--- START OF RECORD EXCERPTS ---

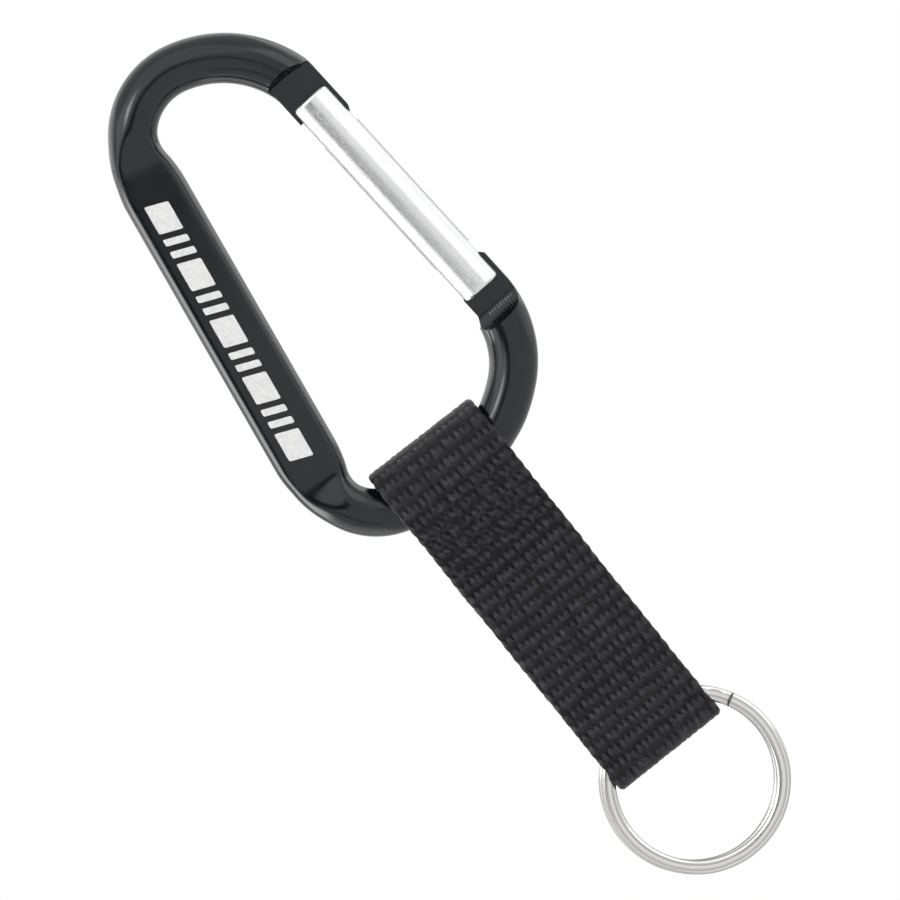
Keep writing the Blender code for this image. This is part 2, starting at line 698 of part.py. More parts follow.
def main():
    for old in list(bpy.data.objects):
        bpy.data.objects.remove(old, do_unlink=True)
    hang = (HANG_X, 0.0, HANG_Z)
    build_body(hang)
    build_gate((PIVOT_X, 0.0, PIVOT_Z))
    build_spring()
    centre, _ = loop_geometry()
    build_strap((0.0, 0.0, centre))
    build_ring_loop()
    build_split_ring()


main()
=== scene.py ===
import math

import bmesh
import bpy
import numpy as np
from mathutils import Matrix, Vector


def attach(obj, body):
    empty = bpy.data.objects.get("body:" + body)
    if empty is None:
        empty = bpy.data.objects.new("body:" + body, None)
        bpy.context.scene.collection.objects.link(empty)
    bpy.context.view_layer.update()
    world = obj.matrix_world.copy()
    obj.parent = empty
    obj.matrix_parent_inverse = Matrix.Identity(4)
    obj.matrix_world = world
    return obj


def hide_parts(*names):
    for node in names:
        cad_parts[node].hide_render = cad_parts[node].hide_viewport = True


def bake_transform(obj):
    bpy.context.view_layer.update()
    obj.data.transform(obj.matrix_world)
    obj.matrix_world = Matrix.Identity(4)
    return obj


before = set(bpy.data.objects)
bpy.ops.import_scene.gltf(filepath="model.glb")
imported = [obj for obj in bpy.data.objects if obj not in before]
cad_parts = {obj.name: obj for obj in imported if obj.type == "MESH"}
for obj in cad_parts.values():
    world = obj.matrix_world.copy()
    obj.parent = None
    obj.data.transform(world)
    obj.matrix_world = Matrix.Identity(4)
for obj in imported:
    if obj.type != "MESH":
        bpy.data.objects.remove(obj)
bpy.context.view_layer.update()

MM = 0.001

# All lengths below are millimetres in the design frame: X across, Y front (-) to back (+), Z up,
# with the strap's centre line at X = 0. row() moves them to the CAD frame.

# Gate line.
PIVOT_X = 21.2
PIVOT_Z = 13.6
GATE_LEAN = math.radians(3.3)
ALONG = (-math.sin(GATE_LEAN), math.cos(GATE_LEAN))
ACROSS = (math.cos(GATE_LEAN), math.sin(GATE_LEAN))

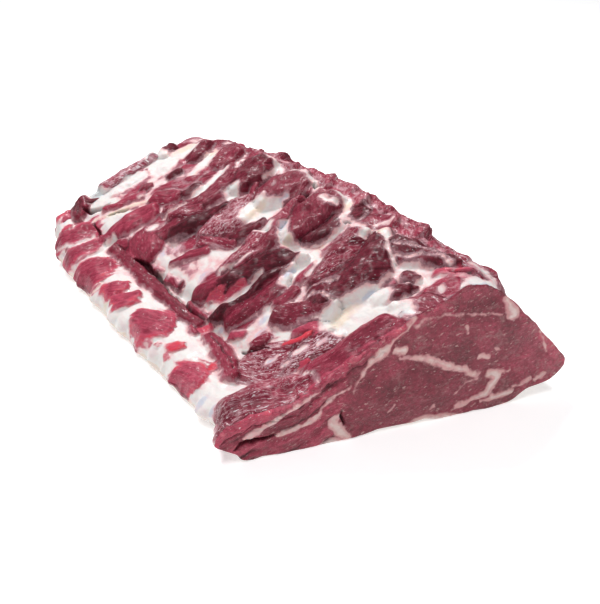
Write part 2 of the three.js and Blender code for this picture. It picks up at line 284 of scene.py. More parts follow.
muscle(4, 0.34, 0.85, [91, -82, 18], [102, -72, 15.8], [114, -64, 12.6], ragged=1.6)
muscle(4, 0.30, 0.95, [118, -62, 11], [122, -52, 11], [129, -40, 9.6], [139, -33, 7.8], ragged=1.5)
muscle(4, 0.35, 0.5, [76, -70, 3.7], [84, -63, 7], ragged=1.5)
muscle(3, 0.6, 0.2, [49, -74, 3.3], [60, -68, 4])

# Meat along the step behind the band.
muscle(6, 0.35, 0.25, [-142, -95, 4.1], [-128, -88, 4.5])
muscle(7, 0.42, 0.25, [-126, -73, 5], [-115, -81, 18.4], [-102, -82, 17.1], [-91, -86, 7.8])
muscle(6, 0.3, 0.2, [-142, -100, 6.4], [-123, -97, 6.5], [-95, -97, 6.7], [-67, -95, 9.2],
       [-48, -92, 7.7], [-27, -92, 6.3], [-3, -90, 8.1], [18, -86, 5.4])
muscle(4, 0.5, 0.3, [-99, -92, 2.9], [-80, -87, 2.3], [-65, -82, 1.2])
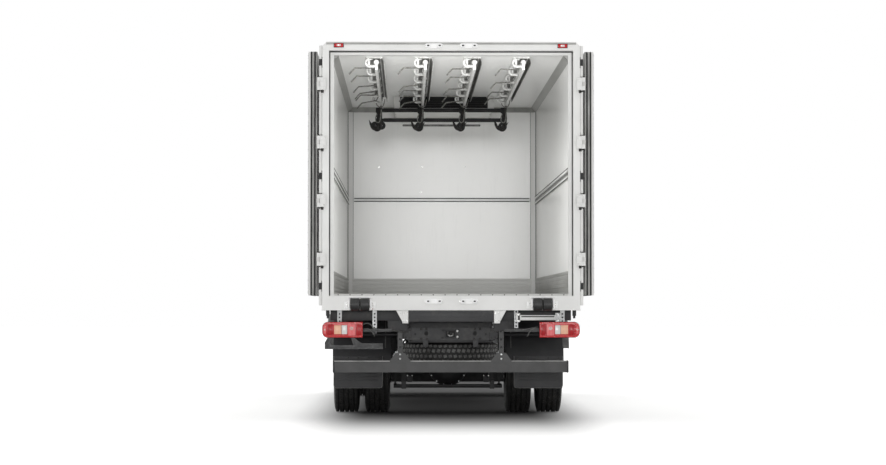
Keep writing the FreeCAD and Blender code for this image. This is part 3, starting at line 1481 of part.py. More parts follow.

--- END OF RECORD EXCERPTS ---

From the first line to the last, please quote the material above exactly.

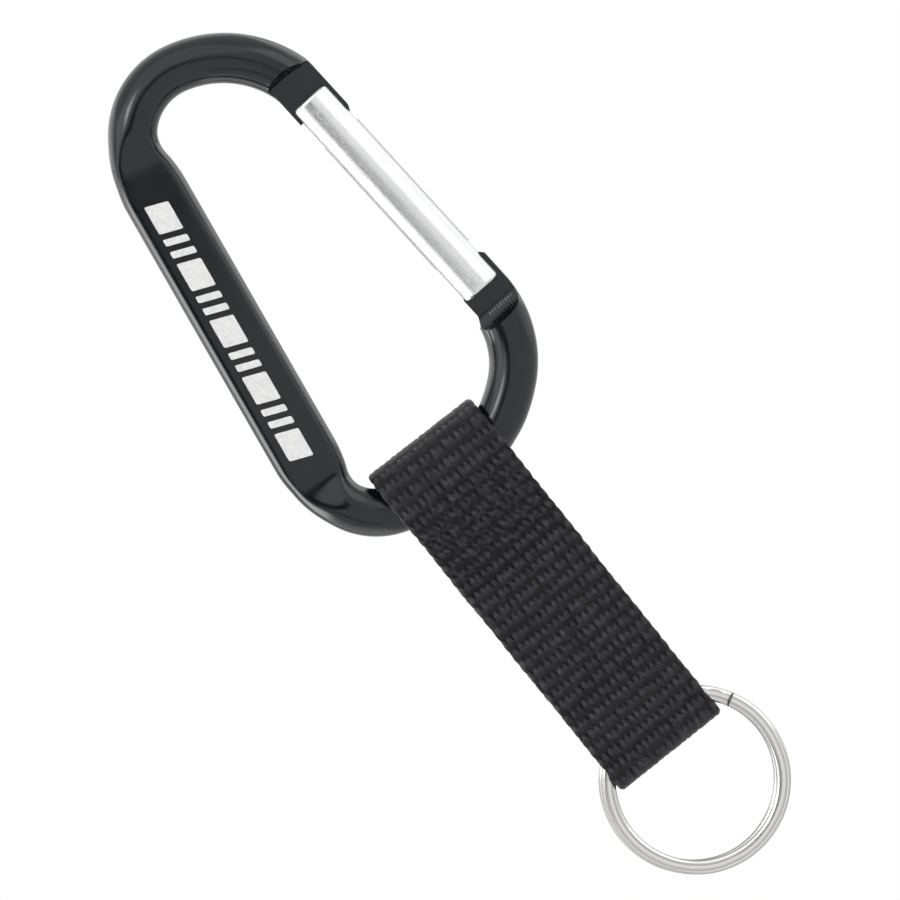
Keep writing the Blender code for this image. This is part 2, starting at line 698 of part.py. More parts follow.
def main():
    for old in list(bpy.data.objects):
        bpy.data.objects.remove(old, do_unlink=True)
    hang = (HANG_X, 0.0, HANG_Z)
    build_body(hang)
    build_gate((PIVOT_X, 0.0, PIVOT_Z))
    build_spring()
    centre, _ = loop_geometry()
    build_strap((0.0, 0.0, centre))
    build_ring_loop()
    build_split_ring()


main()
=== scene.py ===
import math

import bmesh
import bpy
import numpy as np
from mathutils import Matrix, Vector


def attach(obj, body):
    empty = bpy.data.objects.get("body:" + body)
    if empty is None:
        empty = bpy.data.objects.new("body:" + body, None)
        bpy.context.scene.collection.objects.link(empty)
    bpy.context.view_layer.update()
    world = obj.matrix_world.copy()
    obj.parent = empty
    obj.matrix_parent_inverse = Matrix.Identity(4)
    obj.matrix_world = world
    return obj


def hide_parts(*names):
    for node in names:
        cad_parts[node].hide_render = cad_parts[node].hide_viewport = True


def bake_transform(obj):
    bpy.context.view_layer.update()
    obj.data.transform(obj.matrix_world)
    obj.matrix_world = Matrix.Identity(4)
    return obj


before = set(bpy.data.objects)
bpy.ops.import_scene.gltf(filepath="model.glb")
imported = [obj for obj in bpy.data.objects if obj not in before]
cad_parts = {obj.name: obj for obj in imported if obj.type == "MESH"}
for obj in cad_parts.values():
    world = obj.matrix_world.copy()
    obj.parent = None
    obj.data.transform(world)
    obj.matrix_world = Matrix.Identity(4)
for obj in imported:
    if obj.type != "MESH":
        bpy.data.objects.remove(obj)
bpy.context.view_layer.update()

MM = 0.001

# All lengths below are millimetres in the design frame: X across, Y front (-) to back (+), Z up,
# with the strap's centre line at X = 0. row() moves them to the CAD frame.

# Gate line.
PIVOT_X = 21.2
PIVOT_Z = 13.6
GATE_LEAN = math.radians(3.3)
ALONG = (-math.sin(GATE_LEAN), math.cos(GATE_LEAN))
ACROSS = (math.cos(GATE_LEAN), math.sin(GATE_LEAN))

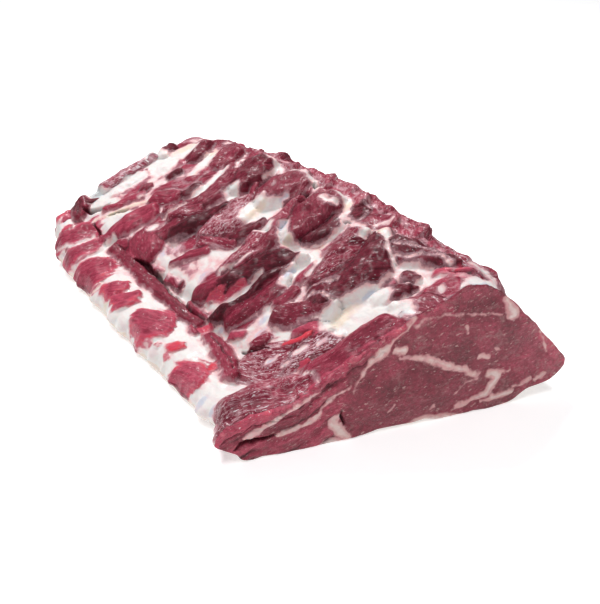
Write part 2 of the three.js and Blender code for this picture. It picks up at line 284 of scene.py. More parts follow.
muscle(4, 0.34, 0.85, [91, -82, 18], [102, -72, 15.8], [114, -64, 12.6], ragged=1.6)
muscle(4, 0.30, 0.95, [118, -62, 11], [122, -52, 11], [129, -40, 9.6], [139, -33, 7.8], ragged=1.5)
muscle(4, 0.35, 0.5, [76, -70, 3.7], [84, -63, 7], ragged=1.5)
muscle(3, 0.6, 0.2, [49, -74, 3.3], [60, -68, 4])

# Meat along the step behind the band.
muscle(6, 0.35, 0.25, [-142, -95, 4.1], [-128, -88, 4.5])
muscle(7, 0.42, 0.25, [-126, -73, 5], [-115, -81, 18.4], [-102, -82, 17.1], [-91, -86, 7.8])
muscle(6, 0.3, 0.2, [-142, -100, 6.4], [-123, -97, 6.5], [-95, -97, 6.7], [-67, -95, 9.2],
       [-48, -92, 7.7], [-27, -92, 6.3], [-3, -90, 8.1], [18, -86, 5.4])
muscle(4, 0.5, 0.3, [-99, -92, 2.9], [-80, -87, 2.3], [-65, -82, 1.2])
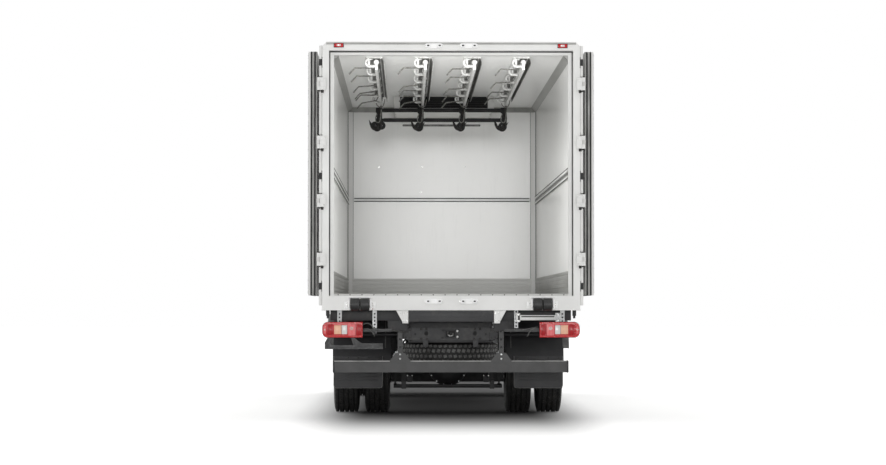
Keep writing the FreeCAD and Blender code for this image. This is part 3, starting at line 1481 of part.py. More parts follow.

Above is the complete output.